Which lines hold the word "this"? Copy each of them from the material.

Records supplied:
** Begin **

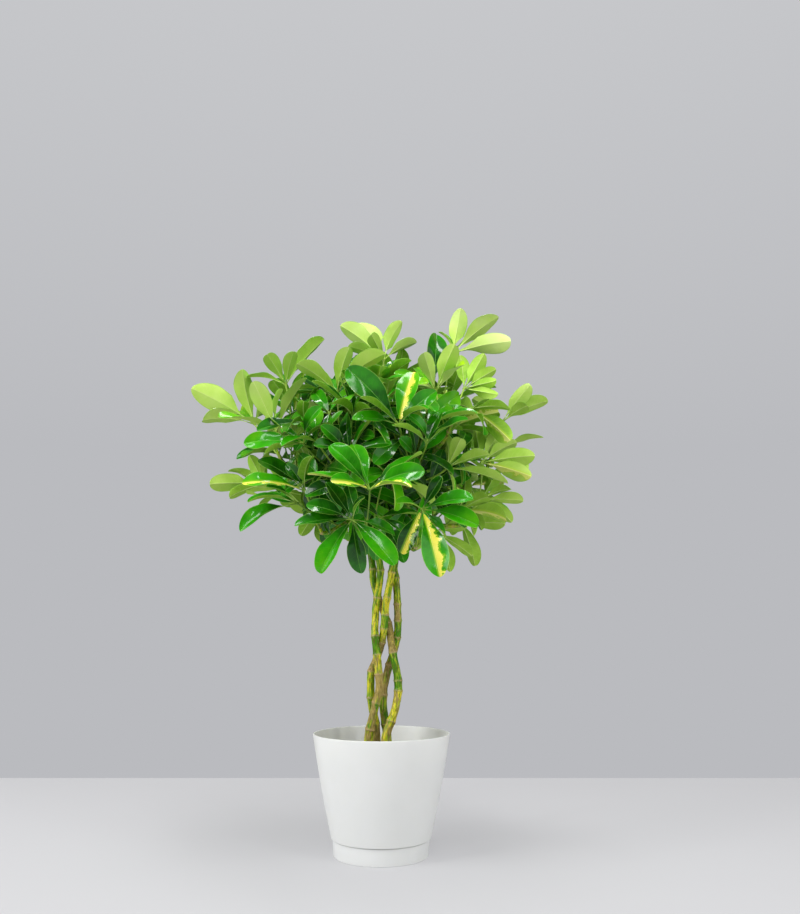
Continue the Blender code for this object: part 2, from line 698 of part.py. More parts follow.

** End **
** Begin **

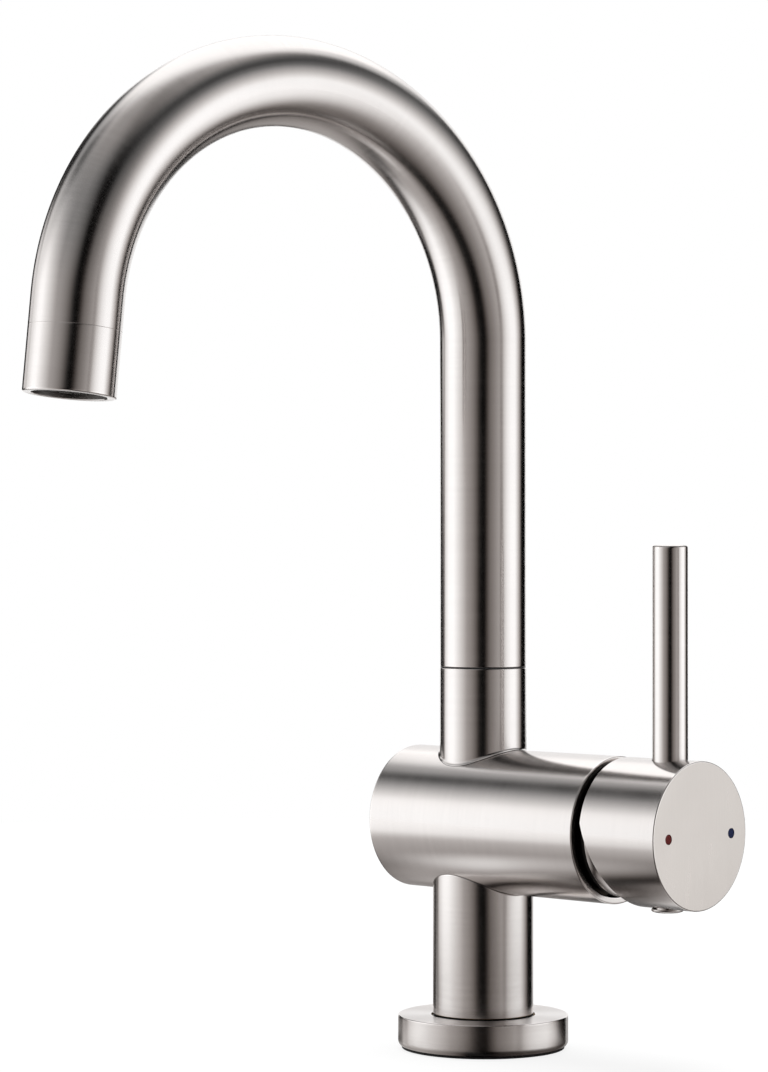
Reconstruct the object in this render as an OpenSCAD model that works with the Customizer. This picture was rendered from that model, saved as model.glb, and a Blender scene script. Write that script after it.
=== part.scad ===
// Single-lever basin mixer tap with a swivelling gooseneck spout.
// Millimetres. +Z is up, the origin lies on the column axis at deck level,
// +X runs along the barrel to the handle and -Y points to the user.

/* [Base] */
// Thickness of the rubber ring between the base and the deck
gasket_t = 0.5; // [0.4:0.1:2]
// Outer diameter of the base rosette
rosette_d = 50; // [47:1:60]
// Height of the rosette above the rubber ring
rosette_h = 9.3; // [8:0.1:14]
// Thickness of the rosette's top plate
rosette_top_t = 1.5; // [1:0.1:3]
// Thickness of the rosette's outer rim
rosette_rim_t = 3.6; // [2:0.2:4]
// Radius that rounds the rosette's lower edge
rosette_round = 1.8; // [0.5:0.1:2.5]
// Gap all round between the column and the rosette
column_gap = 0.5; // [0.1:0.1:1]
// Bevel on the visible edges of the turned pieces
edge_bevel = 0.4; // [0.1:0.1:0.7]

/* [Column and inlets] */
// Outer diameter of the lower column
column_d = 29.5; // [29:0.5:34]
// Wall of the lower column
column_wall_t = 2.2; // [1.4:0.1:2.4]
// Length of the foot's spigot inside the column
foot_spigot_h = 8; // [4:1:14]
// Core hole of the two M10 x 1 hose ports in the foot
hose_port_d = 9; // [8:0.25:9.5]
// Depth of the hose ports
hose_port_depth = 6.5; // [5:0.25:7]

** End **

Completed exercise:
Continue the Blender code for this object: part 2, from line 698 of part.py. More parts follow.
Reconstruct the object in this render as an OpenSCAD model that works with the Customizer. This picture was rendered from that model, saved as model.glb, and a Blender scene script. Write that script after it.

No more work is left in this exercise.